◆ THE PROBLEM ◆
Return the lines exactly as they stand, from the first of the material through the line containing "GROOVE_DEPTH = 6.0".

◆ DATASET CONTENT ◆

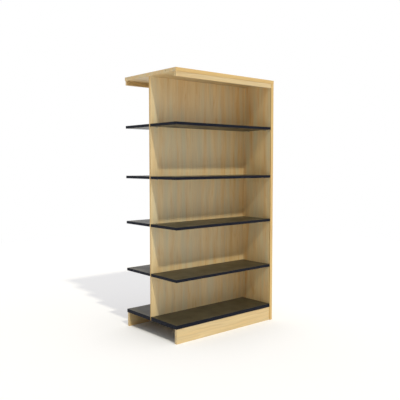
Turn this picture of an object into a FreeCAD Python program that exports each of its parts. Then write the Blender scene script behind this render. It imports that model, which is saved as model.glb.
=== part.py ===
import FreeCAD
import Part

import math
import os

# Double sided library shelving, the add-on bay of a run, in millimetres.
#
# X runs along the bay, from the joining plane, which is open until the end panel of the bay before closes it,
# to the bay's own end panel.  The two faces look along -Y (front) and +Y (back) and are mirror images.
# Z is up, and the origin is on the floor under the middle of the whole.
#
# The end panel and both kicks stand on the floor.  The end panel and the canopy are grooved for the divider,
# which stands on two rails let into the kicks.  Each face has a fixed base shelf and four loose shelves.

# ---------------------------------------------------------------- driving dimensions

HEIGHT = 1828.8
DEPTH = 596.9
BAY_LENGTH = 914.4                  # joining plane to the end panel's inner face
OPEN_END_GAP = 3.5                  # fascias, divider and kicks stop this far short of the joining plane

END_PANEL_THICKNESS = 25.4
LIPPING_DEPTH = 10.0                # solid wood edge of the end panel, each side
LIPPING_ROUND = 2.0

TOP_THICKNESS = 25.4
TOP_BAND = 3.0                      # solid wood band round the canopy board
TOP_BAND_ROUND = 1.5

FASCIA_HEIGHT = 31.75
FASCIA_THICKNESS = 19.05
FASCIA_SETBACK = 3.0                # from the canopy board's edge
FASCIA_ROUND = 1.5
TONGUE_THICKNESS = 6.0              # tongue on the fascia, glued into the canopy board
TONGUE_HEIGHT = 6.0

KICK_HEIGHT = 101.6
KICK_THICKNESS = 19.05
KICK_SETBACK = 6.35                 # from the end panel's edge

DIVIDER_THICKNESS = 12.7
DIVIDER_BAND = 2.0                  # band on the divider's edge at the open end
GROOVE_DEPTH = 6.0                  # how far the divider goes into the end panel and the canopy board

RAIL_THICKNESS = 19.05
RAIL_HEIGHT = 80.0
RAIL_INSET_LEFT = 200.0             # joining plane to the left rail
RAIL_INSET_RIGHT = 240.0            # end panel to the right rail
DADO_DEPTH = 6.0                    # how far a rail goes into each kick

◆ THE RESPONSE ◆
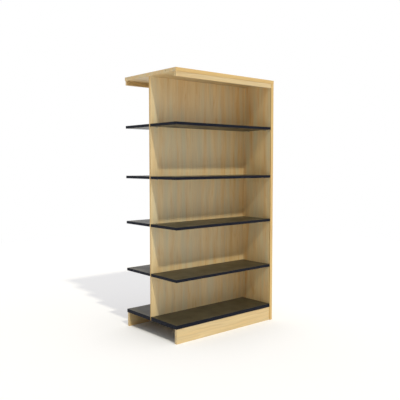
Turn this picture of an object into a FreeCAD Python program that exports each of its parts. Then write the Blender scene script behind this render. It imports that model, which is saved as model.glb.
=== part.py ===
import FreeCAD
import Part

import math
import os

# Double sided library shelving, the add-on bay of a run, in millimetres.
#
# X runs along the bay, from the joining plane, which is open until the end panel of the bay before closes it,
# to the bay's own end panel.  The two faces look along -Y (front) and +Y (back) and are mirror images.
# Z is up, and the origin is on the floor under the middle of the whole.
#
# The end panel and both kicks stand on the floor.  The end panel and the canopy are grooved for the divider,
# which stands on two rails let into the kicks.  Each face has a fixed base shelf and four loose shelves.

# ---------------------------------------------------------------- driving dimensions

HEIGHT = 1828.8
DEPTH = 596.9
BAY_LENGTH = 914.4                  # joining plane to the end panel's inner face
OPEN_END_GAP = 3.5                  # fascias, divider and kicks stop this far short of the joining plane

END_PANEL_THICKNESS = 25.4
LIPPING_DEPTH = 10.0                # solid wood edge of the end panel, each side
LIPPING_ROUND = 2.0

TOP_THICKNESS = 25.4
TOP_BAND = 3.0                      # solid wood band round the canopy board
TOP_BAND_ROUND = 1.5

FASCIA_HEIGHT = 31.75
FASCIA_THICKNESS = 19.05
FASCIA_SETBACK = 3.0                # from the canopy board's edge
FASCIA_ROUND = 1.5
TONGUE_THICKNESS = 6.0              # tongue on the fascia, glued into the canopy board
TONGUE_HEIGHT = 6.0

KICK_HEIGHT = 101.6
KICK_THICKNESS = 19.05
KICK_SETBACK = 6.35                 # from the end panel's edge

DIVIDER_THICKNESS = 12.7
DIVIDER_BAND = 2.0                  # band on the divider's edge at the open end
GROOVE_DEPTH = 6.0                  # how far the divider goes into the end panel and the canopy board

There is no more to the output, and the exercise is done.